══ Data excerpts ══

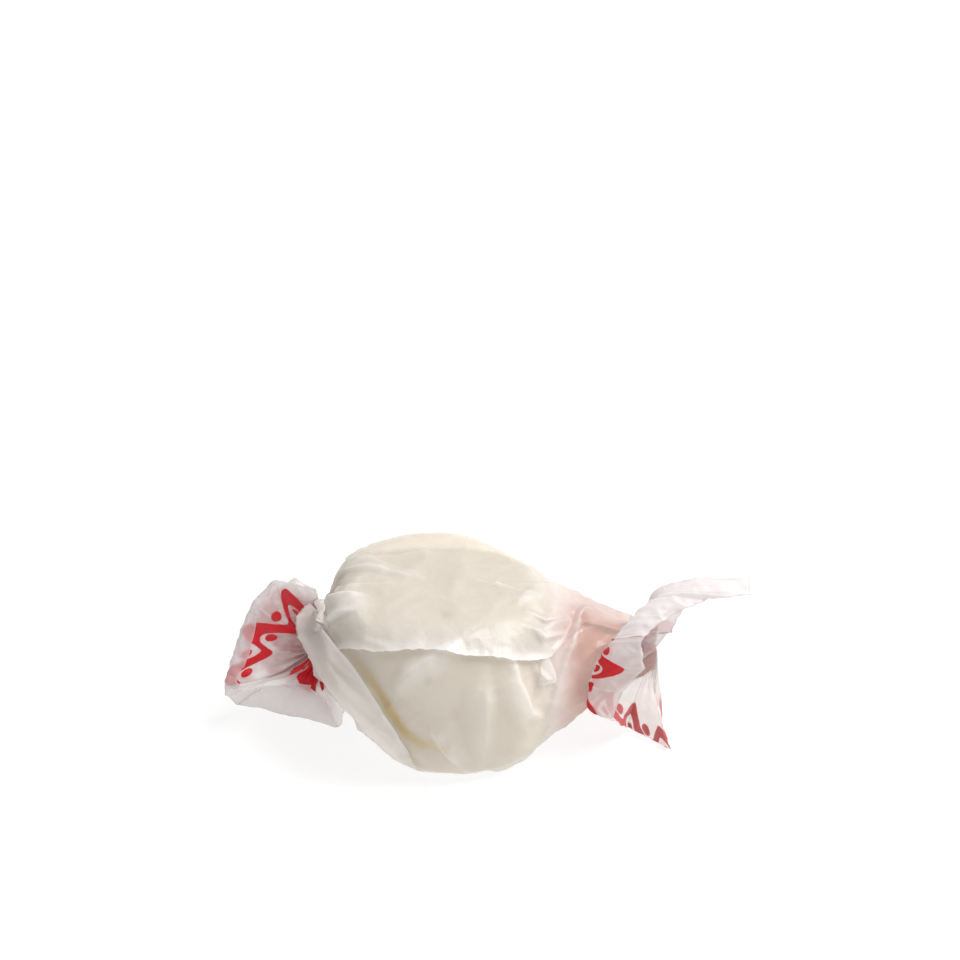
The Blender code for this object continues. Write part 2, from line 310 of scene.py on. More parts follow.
# The pleats that gather the paper into its necks: how many round the axis in two turns, how
# deep as a share of the radius, how far they wind, and their length on each side
PLEATS = 13
PLEAT_DEPTH = 0.24
PLEAT_TURN = 60
LEFT_GATHER = 5.0 * MM
RIGHT_GATHER = 9.0 * MM
GIRTH_RADIUS = 9.5 * MM
PAPER_ALONG = 200
PAPER_AROUND = 450
PROFILE_STEPS = 180
SPAN_STEPS = 12
TURN_STEPS = 180
# Small creases of the paper: how many, the ranges of their distance from the middle, half
# length, width, height and whiteness, and how far they lean, in millimetres and degrees
RUMPLES = 90
RUMPLE_SEED = 11
RUMPLE_MIDDLE = 2
RUMPLE_PLACE = (4, 14)
RUMPLE_REACH = (1.2, 3.6)
RUMPLE_WIDTH = (0.4, 1.6)
RUMPLE_HEIGHT = (0.05, 0.22)
RUMPLE_CRACK = (0.0, 0.25)
RUMPLE_LEAN = 22
# What each corner of the paper carries for its material, besides air gap and pink with its painted
# shade: nearness to the free edge, for its lip and painted sheen, the gutter, for its painted
# shade, white crests, and oily spots
PAPER_MARKS = ("rim_sheen", "groove_shade", "crest", "spot")
PAPER_WHITE = (0.94, 0.925, 0.91, 1.0)
# A dark pink: the printed border wound inside, darkened as painted shade
PAPER_PINK_SHADE = (0.56, 0.28, 0.23, 1.0)
# Where the paper turns pink, in millimetres from the middle, how pink it is on top, and how
# far forward of the top, as a share of the way from the axis, it has its full pink. The pink is
# the printed border wound inside, with painted shade that makes it darker on the front
PINK_FROM = 9.6
PINK_RISE = 3.4
PINK_SHADE_ON_TOP = 0.45
PINK_SHADE_FORWARD = 0.6
PAPER_OILED = (0.74, 0.705, 0.65, 1.0)
# Painted shade: the darker yellow of the paper in the gutter beside the long pleat
GROOVE_SHADE_YELLOW = (0.66, 0.47, 0.11, 1.0)
OIL_SPOT = (0.60, 0.54, 0.46, 1.0)
PAPER_GLOW = (0.92, 0.90, 0.88, 1.0)
PAPER_CLEAR = (1.0, 0.99, 0.97, 1.0)
# Grain in waves a metre: the paper's clouds, its fibres, and the crumpling of its wax
PAPER_CLOUDS = 420.0
PAPER_FIBRES = 5200.0
WAX_FACETS = (330.0, 900.0)
WAX_DEPTH = 0.1 * MM
# Millimetres of air under the paper: up to the first it looks oiled, and from the second white
AIR_GAP = (0.10, 0.85)
# How much the paper mirrors, how rough its wax is, and how much its clouds roughen it
PAPER_MIRROR = 0.35
WAX_ROUGHNESS = 0.14
CLOUD_ROUGHNESS = 0.2
# How much of the candy the paper hides where it clings, and what air under it and cracks add
WRAPPER_COVER = 0.62
AIR_COVER = 0.14
CRACK_COVER = 0.22
WRAPPER_ROUGHNESS = 0.26
WRAPPER_COAT = 0.4
WRAPPER_LIGHT = 0.45


def neck_radius(size, angle):
    """Radius of an oval neck at an angle round the twist axis."""
    return 1 / math.hypot(math.cos(angle) / size[0], math.sin(angle) / size[1])


def lump_profile(angle):
    """Half outline of the candy, as x and distance from the axis, in the plane at an angle."""
    swing = np.linspace(math.pi, 0, PROFILE_STEPS)
    across = np.stack([np.sin(swing) * math.cos(angle), np.sin(swing) * math.sin(angle)], axis=1)
    reach = lump_reach(np.column_stack([np.cos(swing), across]))
    return np.stack([reach * np.cos(swing), reach * np.sin(swing)], axis=1)


def turns_left(first, second, third):
    """Whether an outline turns left at the second of three points, or runs straight on."""
    ahead, beyond = second - first, third - second
    return ahead[0] * beyond[1] - ahead[1] * beyond[0] >= 0


def taut_profile(angle):
    """The shortest way from neck to neck over the candy, in the plane at an angle."""
    left = np.array([LEFT_NECK, neck_radius(LEFT_NECK_SIZE, angle)])
    right = np.array([RIGHT_NECK, neck_radius(RIGHT_NECK_SIZE, angle)])
    taut = [left]
    for point in [*lump_profile(angle), right]:
        while len(taut) > 1 and turns_left(taut[-2], taut[-1], point):
            taut.pop()
        taut.append(point)
    return np.array(taut)


def slack_profile(angle):
    """The taut way with its two free spans drawn in a little by the twist."""
    taut = taut_profile(angle)
    steps = np.linspace(0, 1, SPAN_STEPS)[:, None]
    spans = []
    for start, end in ((taut[0], taut[1]), (taut[-2], taut[-1])):
        span = start + (end - start) * steps
        span[:, 1] *= 1 - SLACK * (4 * steps * (1 - steps))[:, 0]
        spans.append(span)
    return np.concatenate([spans[0], taut[2:-2], spans[1]])


def paper_path(angle):
    """Points evenly spaced from neck to neck, the outward direction at each, and how far
    each lies along the paper from the candy's middle."""
    path = slack_profile(angle)
    strides = np.linalg.norm(np.diff(path, axis=0), axis=1)
    length = np.concatenate([[0], np.cumsum(strides)])
    wanted = np.linspace(0, length[-1], PAPER_ALONG)
    points = np.stack([np.interp(wanted, length, path[:, i]) for i in (0, 1)], axis=1)
    ahead = np.gradient(points, axis=0)
    outward = np.stack([-ahead[:, 1], ahead[:, 0]], axis=1)
    outward /= np.linalg.norm(outward, axis=1, keepdims=True)
    middle = np.interp(0, path[:, 0], length)
    return np.column_stack([points, outward, wanted - middle])


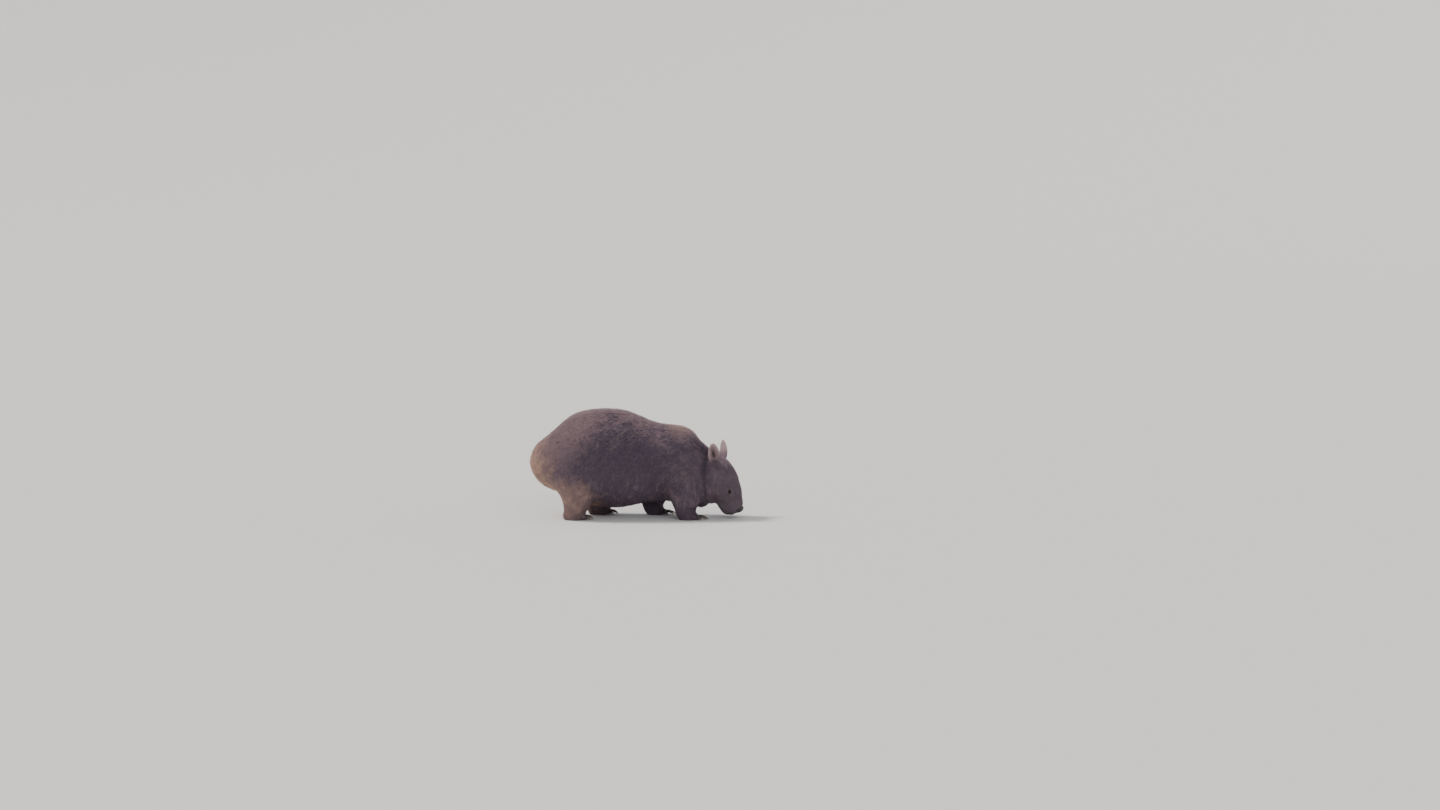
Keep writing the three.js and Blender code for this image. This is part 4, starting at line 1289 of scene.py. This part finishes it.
class WOMBAT_OT_stage(bpy.types.Operator):
    """Set the camera, a pale floor that sweeps up all round, and soft studio light"""

    bl_idname = "wombat.stage"
    bl_label = "Stage"

    def execute(self, context):
        scene = context.scene
        camera = bpy.data.cameras.new("camera")
        camera.lens, camera.sensor_width, camera.clip_end = CAMERA_LENS, 36, 200
        scene.camera = placed("camera", camera)
        scene.camera.location = CAMERA_PLACE
        scene.camera.rotation_euler = (math.pi / 2 - CAMERA_DROP, 0, 0)

        floor = placed("studio_floor", floor_mesh())
        floor.data.materials.append(material("pale floor", floor_inputs))

        world = bpy.data.worlds.new("studio")
        world.use_nodes = True
        background = world.node_tree.nodes["Background"]
        background.inputs["Color"].default_value = (0.93, 0.95, 1.0, 1.0)
        background.inputs["Strength"].default_value = 0.62
        scene.world = world
        for name, place, spread, strength, colour in (
            ("key", (-3.6, 1.0, 4.6), 14, 3.2, (1.0, 0.95, 0.9)),
            ("fill", (1.5, -5.0, 2.6), 22, 0.8, (0.95, 0.95, 1.0)),
        ):
            light = bpy.data.lights.new(name, "SUN")
            light.angle, light.energy, light.color = math.radians(spread), strength, colour
            placed(name, light).rotation_euler = Vector(place).to_track_quat("Z", "Y").to_euler()
        return {"FINISHED"}


OPERATORS = (
    WOMBAT_OT_stage,
    WOMBAT_OT_skin,
    WOMBAT_OT_coat,
    WOMBAT_OT_eyes,
    WOMBAT_OT_claws,
    WOMBAT_OT_whiskers,
)


class WOMBAT_PT_pieces(bpy.types.Panel):
    """Sizes, colours and the pieces of the wombat"""

    bl_label = "Wombat"
    bl_space_type = "VIEW_3D"
    bl_region_type = "UI"
    bl_category = "Wombat"

    def draw(self, context):
        for settings in (context.scene.wombat_shape, context.scene.wombat_coat):
            for name in settings.__annotations__:
                self.layout.prop(settings, name)
        for operator in OPERATORS:
            self.layout.operator(operator.bl_idname)


CLASSES = (WombatShape, WombatCoat, *OPERATORS, WOMBAT_PT_pieces)


def register():
    for item in CLASSES:
        bpy.utils.register_class(item)
    bpy.types.Scene.wombat_shape = PointerProperty(type=WombatShape)
    bpy.types.Scene.wombat_coat = PointerProperty(type=WombatCoat)


def unregister():
    del bpy.types.Scene.wombat_coat
    del bpy.types.Scene.wombat_shape
    for item in reversed(CLASSES):
        bpy.utils.unregister_class(item)


def main():
    register()
    bpy.ops.wombat.stage()
    bpy.ops.wombat.skin()
    bpy.ops.wombat.coat()
    bpy.ops.wombat.eyes()
    bpy.ops.wombat.claws()
    bpy.ops.wombat.whiskers()


if __name__ == "__main__":
    main()
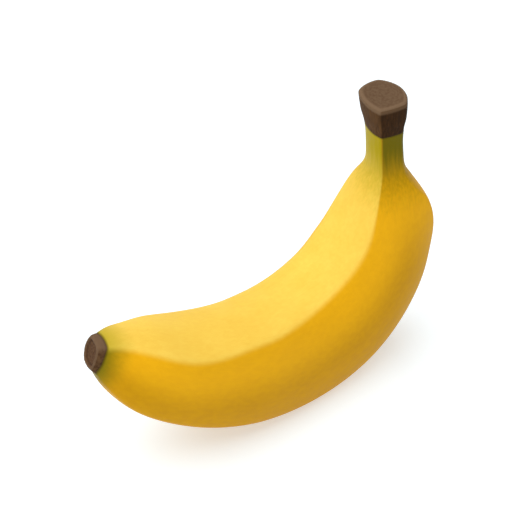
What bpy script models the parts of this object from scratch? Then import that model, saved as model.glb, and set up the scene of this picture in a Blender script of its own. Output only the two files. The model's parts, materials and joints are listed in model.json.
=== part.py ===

═══

▸ Exercise requirements
Would you quote, exactly and only, the lines from the one containing "What bpy script" to the end of the entries?

▸ Exercise result
What bpy script models the parts of this object from scratch? Then import that model, saved as model.glb, and set up the scene of this picture in a Blender script of its own. Output only the two files. The model's parts, materials and joints are listed in model.json.
=== part.py ===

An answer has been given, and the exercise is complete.